Is Citrix fully subscription only now?
As of 2026, Citrix eliminated perpetual licensing in October 2022 and sells on a subscription basis, with current packaging centered on the Citrix Platform license and Universal Hybrid Multi Cloud licensing. The end of file based licensing on April 15, 2026 and the move to LAS removed the last widely used remnant of the older, more static model. Buyers should plan on the assumption that subscription is the standard and renewals are recurring commercial events.
What does a subscription only model mean for renewal costs?
A subscription only model makes renewals unavoidable and recurring, which removes the option of simply holding a perpetual license and skipping a renewal cycle. Since acquiring Citrix in 2022, Cloud Software Group has driven widely reported renewal increases of 50% to 200% with short notice windows. The practical consequence is that renewal negotiation is now a permanent discipline rather than an occasional event, and leverage has to be built ahead of every cycle.
Does LAS lock me in more tightly to Citrix?
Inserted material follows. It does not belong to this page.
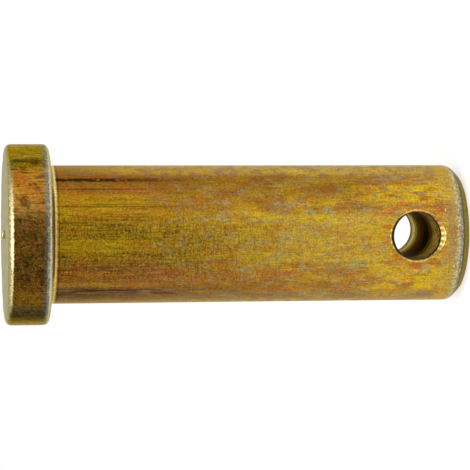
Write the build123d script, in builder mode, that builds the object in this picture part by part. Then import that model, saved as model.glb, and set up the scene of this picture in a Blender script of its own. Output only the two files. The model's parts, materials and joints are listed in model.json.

LAS deepens the operational connection to Citrix because activation and validation now depend on a cloud connection, and the model surfaces your usage to the vendor. That tighter coupling is one reason buyers increasingly evaluate their long term options alongside each renewal. It does not remove your alternatives, but it does make understanding your real usage and your exit economics more valuable, so you negotiate from knowledge rather than dependence.
How should buyers respond to the subscription only shift?
Treat every renewal as a negotiation, build leverage before the vendor sets the agenda, and keep a current, reconciled view of your usage so you buy only what you need. Because LAS makes usage visible, reconcile your position before migrating. And because subscription removes the perpetual fallback, understand your alternatives and exit economics so a credible option exists, even if you choose to stay.